I want to say that I’ve been fortunate enough to avoid being confronted with grief head on until recently, but I’m not so sure that fortunate is the right word anymore. I’ve dealt with grief in small enough doses that I could suppress and avoid it, and I never learned how to give the hard feelings life. I could simply carry on after smaller struggles, and tell myself that I didn’t need anyone, and that I would be fine. I could ignore the fact that I didn’t have many people that I felt I could safely be vulnerable around, and that I couldn’t be emotionally available for even just myself. I am thankful that my life hasn’t been full of tragedy, but nothing forces you to evaluate yourself and the support system that you have allowed to form around you quite like loss. So when my turn came to lose someone so dear to me and so integral to my sense of comfort and peace that I could not hide from grief, I was woefully unprepared because I had cheated myself out of the tools required to handle the hard feelings.

I’m going to expose myself for a moment and tell you that the death that shattered my world was of a horse, but any animal person will tell you that some of the special ones can affect you as deeply as a human can, and Al was a special one. Al was a quirky horse, but he was with me through some of the best days of my life, and some of the worst. He was there through college, career changes, starting a business, fallouts with my parents, fallouts with friends, and the ending of a very long term relationship. He was constant while people shuffled in and out of my life, and while I did a lot of maturing. If something hurtful or stressful happened, I would go to Al, so when he died, I had nowhere else to go.
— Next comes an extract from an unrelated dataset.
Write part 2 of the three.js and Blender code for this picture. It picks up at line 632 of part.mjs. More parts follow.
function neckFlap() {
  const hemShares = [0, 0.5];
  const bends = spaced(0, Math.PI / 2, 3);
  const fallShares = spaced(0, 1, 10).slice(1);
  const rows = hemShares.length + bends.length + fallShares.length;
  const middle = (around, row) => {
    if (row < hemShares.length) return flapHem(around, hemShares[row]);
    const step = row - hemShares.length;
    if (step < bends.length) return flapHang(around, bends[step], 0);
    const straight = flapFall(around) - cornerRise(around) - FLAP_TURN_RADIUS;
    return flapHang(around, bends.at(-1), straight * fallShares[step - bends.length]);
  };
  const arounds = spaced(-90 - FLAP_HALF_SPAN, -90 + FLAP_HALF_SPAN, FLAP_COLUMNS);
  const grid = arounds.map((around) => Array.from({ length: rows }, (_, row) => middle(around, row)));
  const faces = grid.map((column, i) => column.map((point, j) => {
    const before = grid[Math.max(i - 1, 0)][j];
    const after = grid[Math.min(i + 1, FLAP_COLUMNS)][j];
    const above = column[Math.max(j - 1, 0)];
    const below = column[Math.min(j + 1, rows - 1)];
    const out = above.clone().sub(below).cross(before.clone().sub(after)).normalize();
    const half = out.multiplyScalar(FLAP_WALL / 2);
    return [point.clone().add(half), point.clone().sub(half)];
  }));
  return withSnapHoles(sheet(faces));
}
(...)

I grieved this loss twice. I grieved when it happened of course, because that was it, that was the end of our story. No more memories could be made, no more hugs or snuggles or kisses could be shared. But a couple of months later, unexpectedly, I grieved the loss of Al all over again. This time I grieved for myself, because I realized that being with him was cathartic and offered me a feeling of safety that I had nowhere else. I learned that rationalizing feelings is not feeling feelings. My old habit of explaining away and downplaying emotions only served to stow them away in a box until a later date. I had all of these terrible, raw emotions eating me from the inside because I didn’t know where or how to process them. So this time I was saddened that I had done such a poor job of taking care of myself and trying to meet my own basic needs. Grief exposed all the work I had never done to build a proper support system for myself, and how much work I had ahead of me. I’m still sorting exactly how I’m going to go about making sure I have places and people I can go to when I need a minute to be vulnerable, but for the first time ever, it looks do-able and doesn’t scare the crap out of me.

Thanks to the WhiteFlag App, we all have a safe place to go to where we can be vulnerable and talk about the dark, difficult feelings we’re experiencing. Finding others going through loss and grief has been incredibly life changing for me. I’ve learned about how others process their grief, what helps them, and how my vulnerability can help others feel less alone.
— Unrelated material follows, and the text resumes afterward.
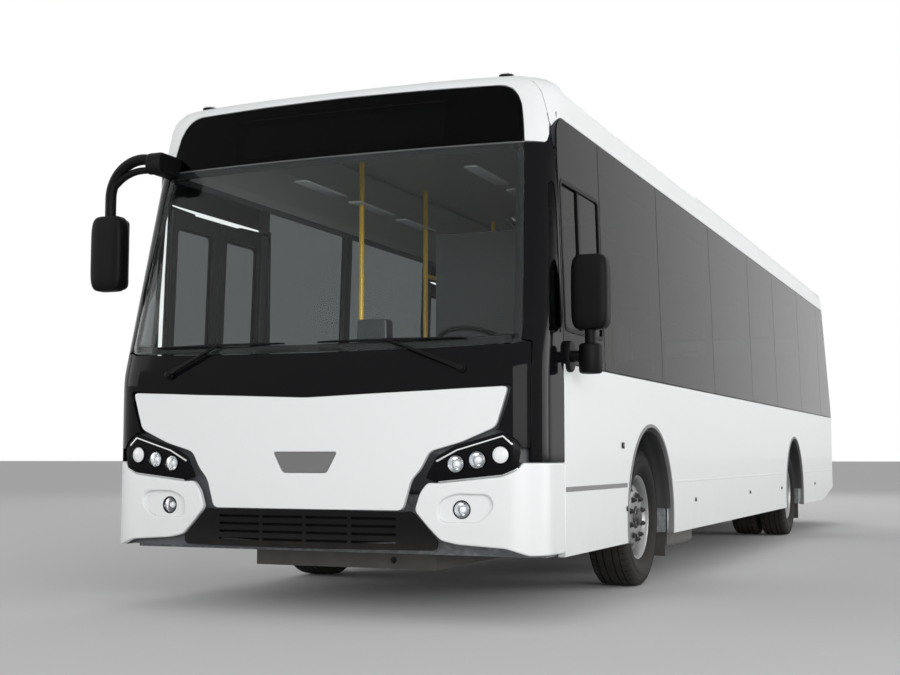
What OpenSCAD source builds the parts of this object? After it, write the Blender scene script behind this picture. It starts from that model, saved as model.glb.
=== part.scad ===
// Low-entry city bus, left-hand drive, two inward gliding double doors
// on the kerb side. The front faces -Y, the driver sits on the +X side.

/* [Body] */
// Width over the side walls
body_w = 2550; // [2450:10:2600]
// Length from the front panel to the rear panel
body_len = 11760; // [11400:20:12400]
// Height of the roof crown above the ground
roof_z = 2880; // [2840:10:2960]
// Thickness of the side walls and of the moulded end panels
wall_t = 50; // [46:1:56]
// Lower edge of the side skirts
skirt_z = 304; // [290:2:320]
// Height of the lower edge of the glass band
waist_z = 1306; // [1280:2:1330]
// Upper edge of the glass band
glass_top_z = 2630; // [2600:5:2650]
// Height where the side wall ends and the roof edge starts to curve
cantrail_z = 2740; // [2720:5:2745]
// How far the side leans inwards between waist and cantrail
side_lean = 44; // [36:1:48]
// Thickness of the bonded glass
glass_t = 8; // [6:1:10]

/* [Ends] */
// Radius of the front seen from above
front_plan_r = 11000; // [9000:500:14000]
// Corner radius of the front seen from above
front_corner_r = 200; // [180:5:210]
// Height where the windscreen starts to lean back
front_break_z = 1250; // [1230:5:1270]
// Lean of the windscreen from upright, in degrees
windscreen_rake = 13.8; // [12:0.2:15]
// Length of the moulded front end, measured along the side
front_end_len = 468; // [450:2:490]
// Radius of the rear seen from above
rear_plan_r = 14000; // [10000:500:20000]
// Corner radius of the rear seen from above
rear_corner_r = 190; // [150:10:220]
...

What’s funny is that “I’m sorry” is still all I can really say to a person grieving some type of loss, but it feels different now. Grief is still awkward, but grieving has taught me that the source of the awkwardness is the feeling, not any one person involved. I am not too awkward to offer a grieving person solace, and the list of things I can do to help people feel a little less bad is enormous. Maybe it’s just listening to someone talk for a bit, doing something to get their mind off of the sadness, or picking up a yummy meal. Offering up a few kind words and some snacks will never be wrong and opens the door when a conversation is exactly what’s needed.